Some background is in order: I live and breathe business applications. By that, I mean that I'm used to the scale of ERPs or Data Warehouses that span, at best (one would say sometimes worst) thousands of users. That's a formidable challenge in itself, and one that takes a dedicated army of engineers to keep running day to day. The usual mid sized system is aimed at a medium size business or a department inside a big corporation, never tops 150 users. And I've devoted a significant part of my professional efforts to study those environments and to make them perform better.

Now, Google plays in another different league. They provide consumer applications. While business users can be in the thousands, consumers are in the millions range. That takes another completely different mindset when planning and scaling applications. The GAE restrictions are not there just because Google engineers are timid or have developed an incomplete environment. They are there because GAE can make your application scale very big. Awfully big. With that in mind, you can start to explain to yourself why GAE datastore has so many restrictions. Those restrictions are luxuries that you can only afford when you can limit your user base to most a few thousands users. If you want to scale beyond that, you have to give up on some things.
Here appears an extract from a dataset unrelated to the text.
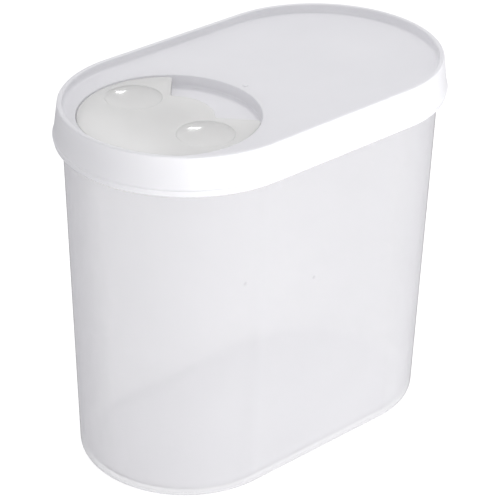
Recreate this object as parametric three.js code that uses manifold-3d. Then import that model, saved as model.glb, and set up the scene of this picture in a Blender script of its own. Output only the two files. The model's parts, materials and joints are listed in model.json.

Consumer applications are different

In short, don't expect to see shortly an ERP built atop of GAE. It's not the ideal environment for that. But it's equally unlikely that there is ever consumer level demand for your own ERP, isn't it? Think of GAE then as an ideal platform for consumer level applications. Then it starts to make sense. Think of Amazon EC as a super scalable hosting service, where you basically can make your application scale in terms of hardware, but you're going to be on your own when defining how to make that hardware perform.

Even so, GAE and related environments bring a new set of challenges, at least for me, in terms of how to efficiently store and retrieve data. I'll keep posting my findings, and I'm sure it will be a lot of fun to explore and discover.